> [Dataset section]

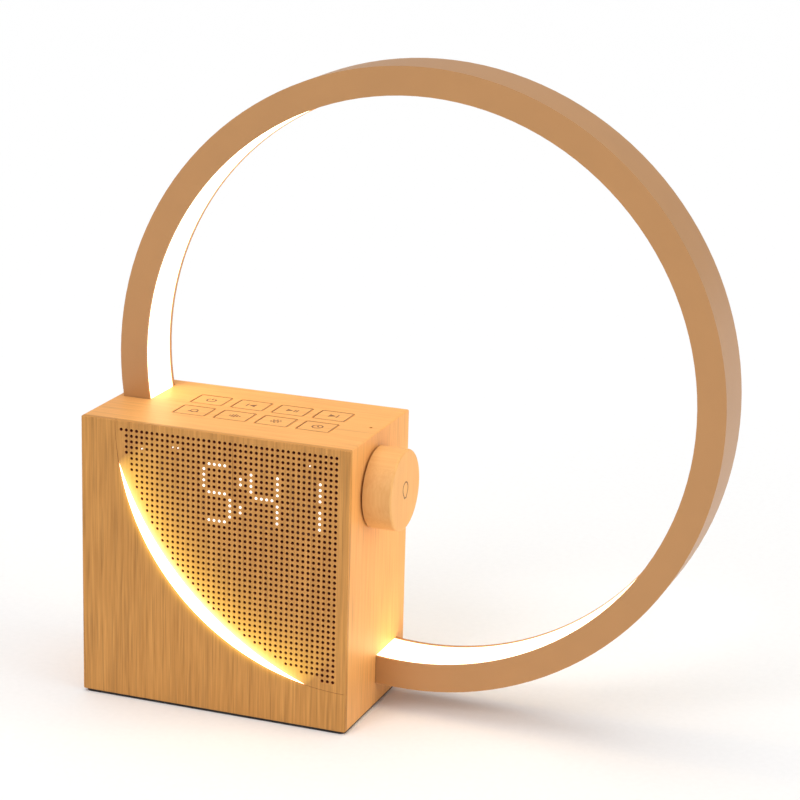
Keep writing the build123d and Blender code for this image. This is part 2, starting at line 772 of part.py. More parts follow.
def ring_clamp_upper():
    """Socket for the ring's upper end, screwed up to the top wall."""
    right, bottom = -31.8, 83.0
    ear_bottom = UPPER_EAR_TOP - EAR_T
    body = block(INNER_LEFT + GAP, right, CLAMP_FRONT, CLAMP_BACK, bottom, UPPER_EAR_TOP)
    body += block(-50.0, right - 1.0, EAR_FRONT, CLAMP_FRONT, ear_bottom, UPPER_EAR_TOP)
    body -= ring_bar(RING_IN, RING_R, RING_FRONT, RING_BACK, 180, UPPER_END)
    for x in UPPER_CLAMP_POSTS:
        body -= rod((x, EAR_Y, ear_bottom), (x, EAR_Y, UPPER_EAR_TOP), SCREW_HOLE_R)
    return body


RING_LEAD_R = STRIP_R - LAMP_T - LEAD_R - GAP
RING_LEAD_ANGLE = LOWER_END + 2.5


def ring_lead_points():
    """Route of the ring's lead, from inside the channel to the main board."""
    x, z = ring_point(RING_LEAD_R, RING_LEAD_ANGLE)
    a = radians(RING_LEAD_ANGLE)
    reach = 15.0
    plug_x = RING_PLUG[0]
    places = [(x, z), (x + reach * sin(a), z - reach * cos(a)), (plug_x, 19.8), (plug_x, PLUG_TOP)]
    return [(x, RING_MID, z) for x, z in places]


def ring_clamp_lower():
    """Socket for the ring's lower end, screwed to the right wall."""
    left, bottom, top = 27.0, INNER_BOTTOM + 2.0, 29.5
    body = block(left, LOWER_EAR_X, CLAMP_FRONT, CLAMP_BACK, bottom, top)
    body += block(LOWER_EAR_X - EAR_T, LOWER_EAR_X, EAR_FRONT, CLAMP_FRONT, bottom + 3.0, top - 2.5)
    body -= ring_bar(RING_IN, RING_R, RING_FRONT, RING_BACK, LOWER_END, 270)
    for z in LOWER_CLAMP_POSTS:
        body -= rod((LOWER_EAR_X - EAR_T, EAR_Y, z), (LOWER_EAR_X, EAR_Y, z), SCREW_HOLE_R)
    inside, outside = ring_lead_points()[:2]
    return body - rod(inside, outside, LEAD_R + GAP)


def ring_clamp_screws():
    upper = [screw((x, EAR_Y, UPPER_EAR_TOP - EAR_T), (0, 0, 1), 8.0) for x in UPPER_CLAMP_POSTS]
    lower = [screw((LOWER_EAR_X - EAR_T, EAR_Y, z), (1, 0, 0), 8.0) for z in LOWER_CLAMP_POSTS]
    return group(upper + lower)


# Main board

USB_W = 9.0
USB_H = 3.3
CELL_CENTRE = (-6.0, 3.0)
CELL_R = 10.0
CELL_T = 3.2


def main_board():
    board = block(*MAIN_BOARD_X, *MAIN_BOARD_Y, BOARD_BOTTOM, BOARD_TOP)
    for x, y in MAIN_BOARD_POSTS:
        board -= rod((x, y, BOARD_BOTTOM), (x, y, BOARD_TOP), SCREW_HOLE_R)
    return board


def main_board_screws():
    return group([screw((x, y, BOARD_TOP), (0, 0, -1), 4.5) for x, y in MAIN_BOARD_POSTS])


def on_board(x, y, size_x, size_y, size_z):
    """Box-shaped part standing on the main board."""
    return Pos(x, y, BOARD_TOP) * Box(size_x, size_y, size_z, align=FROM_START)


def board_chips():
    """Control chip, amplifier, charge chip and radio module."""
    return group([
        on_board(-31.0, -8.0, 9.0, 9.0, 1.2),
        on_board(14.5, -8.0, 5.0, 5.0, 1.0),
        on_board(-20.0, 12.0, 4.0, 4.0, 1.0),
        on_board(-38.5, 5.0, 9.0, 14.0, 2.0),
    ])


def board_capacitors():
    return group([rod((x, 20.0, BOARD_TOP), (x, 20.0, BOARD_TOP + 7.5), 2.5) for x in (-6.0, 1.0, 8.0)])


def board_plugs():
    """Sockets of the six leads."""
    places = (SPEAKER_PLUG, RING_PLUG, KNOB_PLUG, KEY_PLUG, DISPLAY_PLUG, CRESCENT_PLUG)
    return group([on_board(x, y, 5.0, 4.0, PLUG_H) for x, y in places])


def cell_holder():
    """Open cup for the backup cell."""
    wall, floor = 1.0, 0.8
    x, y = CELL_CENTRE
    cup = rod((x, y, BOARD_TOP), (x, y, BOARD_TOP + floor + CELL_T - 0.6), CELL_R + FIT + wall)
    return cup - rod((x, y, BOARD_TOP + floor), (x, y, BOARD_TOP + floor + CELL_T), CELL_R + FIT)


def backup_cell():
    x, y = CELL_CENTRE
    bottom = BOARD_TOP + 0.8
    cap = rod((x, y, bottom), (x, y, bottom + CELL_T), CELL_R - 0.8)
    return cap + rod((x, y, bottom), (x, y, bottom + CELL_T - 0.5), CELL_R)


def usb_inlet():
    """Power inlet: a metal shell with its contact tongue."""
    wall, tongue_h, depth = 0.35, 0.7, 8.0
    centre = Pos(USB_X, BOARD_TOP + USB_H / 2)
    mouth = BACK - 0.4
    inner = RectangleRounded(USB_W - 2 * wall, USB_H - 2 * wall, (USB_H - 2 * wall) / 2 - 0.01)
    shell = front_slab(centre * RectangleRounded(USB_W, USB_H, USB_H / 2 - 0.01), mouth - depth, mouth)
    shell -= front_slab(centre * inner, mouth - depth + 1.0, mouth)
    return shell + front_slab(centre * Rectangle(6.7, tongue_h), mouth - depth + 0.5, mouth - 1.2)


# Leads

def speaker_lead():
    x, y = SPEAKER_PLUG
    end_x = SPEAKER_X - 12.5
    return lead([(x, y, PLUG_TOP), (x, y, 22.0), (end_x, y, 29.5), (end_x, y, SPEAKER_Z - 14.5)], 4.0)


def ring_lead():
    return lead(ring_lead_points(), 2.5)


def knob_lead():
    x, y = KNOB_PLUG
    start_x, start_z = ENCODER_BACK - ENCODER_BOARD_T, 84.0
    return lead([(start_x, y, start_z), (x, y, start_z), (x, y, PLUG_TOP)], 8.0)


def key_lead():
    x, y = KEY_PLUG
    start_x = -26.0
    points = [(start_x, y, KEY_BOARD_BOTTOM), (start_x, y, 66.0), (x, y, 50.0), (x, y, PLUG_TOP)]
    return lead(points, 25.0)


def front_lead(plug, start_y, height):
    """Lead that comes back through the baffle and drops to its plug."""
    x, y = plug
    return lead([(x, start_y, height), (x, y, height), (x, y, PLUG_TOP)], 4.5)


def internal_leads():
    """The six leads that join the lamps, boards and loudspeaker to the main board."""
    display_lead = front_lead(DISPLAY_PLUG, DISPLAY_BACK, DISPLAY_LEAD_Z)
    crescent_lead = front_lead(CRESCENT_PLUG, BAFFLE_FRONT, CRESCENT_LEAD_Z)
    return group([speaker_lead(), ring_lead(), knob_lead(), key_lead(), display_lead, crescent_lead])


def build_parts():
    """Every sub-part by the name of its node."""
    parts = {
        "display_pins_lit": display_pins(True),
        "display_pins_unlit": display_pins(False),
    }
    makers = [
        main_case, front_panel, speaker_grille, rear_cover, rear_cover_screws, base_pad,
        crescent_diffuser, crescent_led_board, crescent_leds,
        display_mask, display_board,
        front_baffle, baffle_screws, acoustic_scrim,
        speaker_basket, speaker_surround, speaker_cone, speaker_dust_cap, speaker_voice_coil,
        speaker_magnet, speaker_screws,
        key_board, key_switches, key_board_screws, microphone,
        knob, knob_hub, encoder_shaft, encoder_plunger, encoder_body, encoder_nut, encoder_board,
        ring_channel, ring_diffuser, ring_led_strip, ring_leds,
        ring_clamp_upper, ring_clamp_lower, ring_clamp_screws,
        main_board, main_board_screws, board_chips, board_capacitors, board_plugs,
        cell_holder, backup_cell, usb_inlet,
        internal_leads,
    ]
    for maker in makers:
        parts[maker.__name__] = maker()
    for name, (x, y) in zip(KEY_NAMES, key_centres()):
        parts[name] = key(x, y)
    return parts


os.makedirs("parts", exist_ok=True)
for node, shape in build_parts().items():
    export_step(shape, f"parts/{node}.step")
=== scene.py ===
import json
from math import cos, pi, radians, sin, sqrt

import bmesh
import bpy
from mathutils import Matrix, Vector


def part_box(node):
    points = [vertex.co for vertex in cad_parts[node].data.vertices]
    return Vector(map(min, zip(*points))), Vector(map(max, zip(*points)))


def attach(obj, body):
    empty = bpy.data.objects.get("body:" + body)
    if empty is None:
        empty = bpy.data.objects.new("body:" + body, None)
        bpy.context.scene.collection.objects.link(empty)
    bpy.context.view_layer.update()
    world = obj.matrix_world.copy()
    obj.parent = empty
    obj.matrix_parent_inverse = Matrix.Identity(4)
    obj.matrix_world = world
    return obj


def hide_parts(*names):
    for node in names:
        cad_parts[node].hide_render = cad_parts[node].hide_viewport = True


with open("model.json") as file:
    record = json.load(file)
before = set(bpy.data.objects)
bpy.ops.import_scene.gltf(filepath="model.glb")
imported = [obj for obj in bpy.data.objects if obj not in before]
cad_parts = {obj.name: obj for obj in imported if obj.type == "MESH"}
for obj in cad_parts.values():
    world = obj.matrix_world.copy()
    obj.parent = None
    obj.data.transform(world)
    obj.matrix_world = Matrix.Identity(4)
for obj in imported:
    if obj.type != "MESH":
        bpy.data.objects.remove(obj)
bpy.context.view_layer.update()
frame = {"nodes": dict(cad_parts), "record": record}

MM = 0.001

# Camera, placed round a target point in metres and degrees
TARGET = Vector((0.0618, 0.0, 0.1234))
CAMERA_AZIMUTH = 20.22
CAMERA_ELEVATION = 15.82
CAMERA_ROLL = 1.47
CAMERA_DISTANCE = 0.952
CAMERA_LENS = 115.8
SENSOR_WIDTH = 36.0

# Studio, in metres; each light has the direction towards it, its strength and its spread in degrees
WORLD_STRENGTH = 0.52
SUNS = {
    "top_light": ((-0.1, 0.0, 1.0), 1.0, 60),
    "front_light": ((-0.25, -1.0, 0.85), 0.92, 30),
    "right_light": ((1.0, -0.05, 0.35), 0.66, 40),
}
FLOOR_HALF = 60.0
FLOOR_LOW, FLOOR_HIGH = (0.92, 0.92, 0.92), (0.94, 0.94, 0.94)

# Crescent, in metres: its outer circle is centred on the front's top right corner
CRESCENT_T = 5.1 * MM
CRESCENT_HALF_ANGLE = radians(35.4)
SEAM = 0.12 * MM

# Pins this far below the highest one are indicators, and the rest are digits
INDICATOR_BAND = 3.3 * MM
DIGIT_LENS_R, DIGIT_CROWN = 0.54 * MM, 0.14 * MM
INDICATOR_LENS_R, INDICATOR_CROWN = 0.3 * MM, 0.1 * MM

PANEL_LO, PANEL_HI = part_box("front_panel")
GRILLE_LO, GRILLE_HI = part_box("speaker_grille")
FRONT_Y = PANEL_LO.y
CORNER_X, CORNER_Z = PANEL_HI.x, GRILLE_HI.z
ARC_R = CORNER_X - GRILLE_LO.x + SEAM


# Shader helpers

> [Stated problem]
In the listing above, locate the line containing "for maker in" and the line containing "zip(*points))), Vector(map(max, zip(*points)))". Transcribe those two lines and everything between them, exactly as written.

> [Result for this exercise]
    for maker in makers:
        parts[maker.__name__] = maker()
    for name, (x, y) in zip(KEY_NAMES, key_centres()):
        parts[name] = key(x, y)
    return parts


os.makedirs("parts", exist_ok=True)
for node, shape in build_parts().items():
    export_step(shape, f"parts/{node}.step")
=== scene.py ===
import json
from math import cos, pi, radians, sin, sqrt

import bmesh
import bpy
from mathutils import Matrix, Vector


def part_box(node):
    points = [vertex.co for vertex in cad_parts[node].data.vertices]
    return Vector(map(min, zip(*points))), Vector(map(max, zip(*points)))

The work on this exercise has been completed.